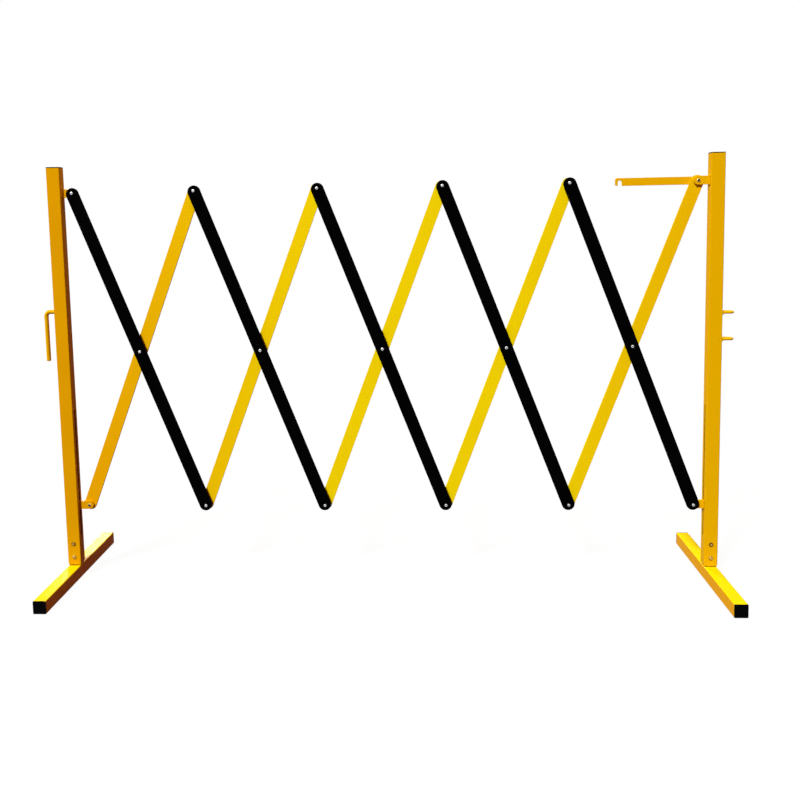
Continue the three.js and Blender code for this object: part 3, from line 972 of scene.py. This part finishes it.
def mark_head(mesh, base, hollow_radius):
    """Marks the hollow of a head with painted shade and a little dirt, and its rim with a painted dark
    reflection.
    """
    top = base - 2 * HEAD_HEIGHT
    rim_share = SOCKET_RIM_REFLECTION_SHARE if hollow_radius == SOCKET_RADIUS else HEAD_RIM_REFLECTION_SHARE

    def share_at(point):
        on_rim = point.y < base and math.hypot(point.x, point.z) > HEAD_RADIUS - HEAD_RIM_REFLECTION_WIDTH
        return max(rim_share * on_rim, in_hollow(point, hollow_radius + HOLLOW_LIP / 2, top, base))

    mark_points(mesh, "hollow", share_at)


def rivet_mesh(front, back, spacer, hollow_radius):
    """A rivet through the given front and back faces, with a spacer between them where one is given."""
    head = front - SURFACE_GAP
    middle = spacer_profile(*spacer) if spacer else []
    mesh = turned([*head_profile(head, hollow_radius), *middle, *tail_profile(back + SURFACE_GAP)])
    mark_head(mesh, head, hollow_radius)
    return mesh


def add_rivet(node, front_node, back_node, has_spacer, hollow_radius=HOLLOW_RADIUS):
    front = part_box(front_node)[0].y
    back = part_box(back_node)[1].y
    bracket_low, bracket_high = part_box("top_bracket_left")
    spacer = (bracket_low.y, bracket_high.y) if has_spacer else None
    mesh = rivet_mesh(front, back, spacer, hollow_radius)
    if hollow_radius == SOCKET_RADIUS:
        mark_finish(mesh, SOCKET_YELLOW_SHARE, 0)
    add_piece(node, mesh, Matrix.Translation(pivot_of(node)))


def add_lattice():
    top, bottom = lattice_pivots()
    for i in range(1, CROSSINGS + 1):
        black, yellow = f"black_bar_{i}", f"yellow_bar_{i}"
        add_bar(black, top[i - 1], bottom[i])
        add_bar(yellow, top[i], bottom[i - 1])
        add_rivet(f"rivet_middle_{i}", black, yellow, True)
        if i < CROSSINGS:
            add_rivet(f"rivet_top_{i}", black, yellow, True)
            add_rivet(f"rivet_bottom_{i}", black, yellow, True)
    add_rivet("rivet_bottom_left", "slide_bracket_left", "yellow_bar_1", False, SOCKET_RADIUS)
    add_rivet("rivet_bottom_right", f"black_bar_{CROSSINGS}", "slide_bracket_right", False)


# Latch.
def latch_stud_mesh(end):
    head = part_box("black_bar_1")[0].y - SURFACE_GAP
    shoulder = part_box("top_bracket_left")[1].y + SURFACE_GAP
    stud = [
        (SHAFT, shoulder),
        (STUD_RADIUS - STUD_CHAMFER / 2, shoulder),
        (STUD_RADIUS, shoulder + STUD_CHAMFER / 2),
        (STUD_RADIUS, end - STUD_CHAMFER),
        (STUD_RADIUS - STUD_CHAMFER, end),
        (0, end),
    ]
    mesh = turned([*head_profile(head, HOLLOW_RADIUS), *stud])
    mark_head(mesh, head, HOLLOW_RADIUS)
    return mesh


def latch_bolt_mesh(thread_start, end):
    """The bolt at the right top pivot, with its thread ridges behind the nut's seat."""
    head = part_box("top_bracket_right")[0].y - SURFACE_GAP
    threads = []
    depth = thread_start
    while depth + THREAD_PITCH < end:
        threads.append((SHAFT, depth + THREAD_PITCH * THREAD_CREST_SHARE))
        threads.append((SHAFT - THREAD_DEPTH, depth + THREAD_PITCH * THREAD_ROOT_SHARE))
        depth += THREAD_PITCH
    mesh = turned([*head_profile(head, SOCKET_RADIUS), *threads, (SHAFT - THREAD_DEPTH, end), (0, end)])
    mark_head(mesh, head, SOCKET_RADIUS)
    mark_finish(mesh, SOCKET_YELLOW_SHARE, 0)
    return mesh


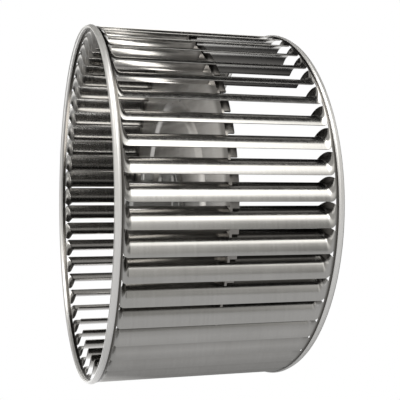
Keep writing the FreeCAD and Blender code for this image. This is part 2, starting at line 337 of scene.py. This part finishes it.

------------------------------------------------------------------------

> _Task instructions_:
Begin with the first line of the listing and copy exactly through the line that contains "add_piece(node, mesh, Matrix.Translation(pivot_of(node)))", please, keeping both ends and leaving out everything after.

> _Answer to this exercise_:
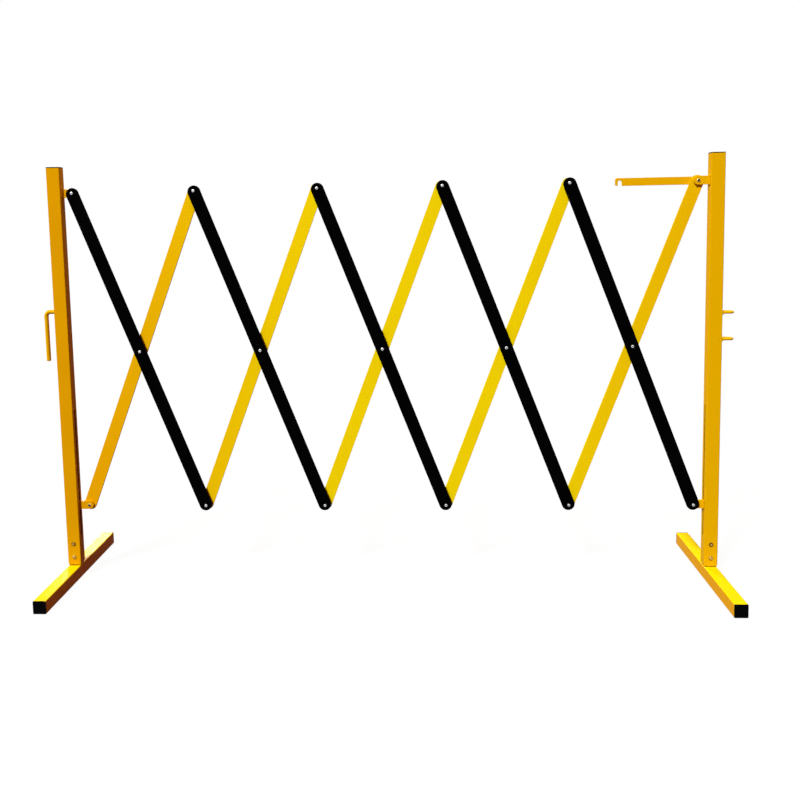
Continue the three.js and Blender code for this object: part 3, from line 972 of scene.py. This part finishes it.
def mark_head(mesh, base, hollow_radius):
    """Marks the hollow of a head with painted shade and a little dirt, and its rim with a painted dark
    reflection.
    """
    top = base - 2 * HEAD_HEIGHT
    rim_share = SOCKET_RIM_REFLECTION_SHARE if hollow_radius == SOCKET_RADIUS else HEAD_RIM_REFLECTION_SHARE

    def share_at(point):
        on_rim = point.y < base and math.hypot(point.x, point.z) > HEAD_RADIUS - HEAD_RIM_REFLECTION_WIDTH
        return max(rim_share * on_rim, in_hollow(point, hollow_radius + HOLLOW_LIP / 2, top, base))

    mark_points(mesh, "hollow", share_at)


def rivet_mesh(front, back, spacer, hollow_radius):
    """A rivet through the given front and back faces, with a spacer between them where one is given."""
    head = front - SURFACE_GAP
    middle = spacer_profile(*spacer) if spacer else []
    mesh = turned([*head_profile(head, hollow_radius), *middle, *tail_profile(back + SURFACE_GAP)])
    mark_head(mesh, head, hollow_radius)
    return mesh


def add_rivet(node, front_node, back_node, has_spacer, hollow_radius=HOLLOW_RADIUS):
    front = part_box(front_node)[0].y
    back = part_box(back_node)[1].y
    bracket_low, bracket_high = part_box("top_bracket_left")
    spacer = (bracket_low.y, bracket_high.y) if has_spacer else None
    mesh = rivet_mesh(front, back, spacer, hollow_radius)
    if hollow_radius == SOCKET_RADIUS:
        mark_finish(mesh, SOCKET_YELLOW_SHARE, 0)
    add_piece(node, mesh, Matrix.Translation(pivot_of(node)))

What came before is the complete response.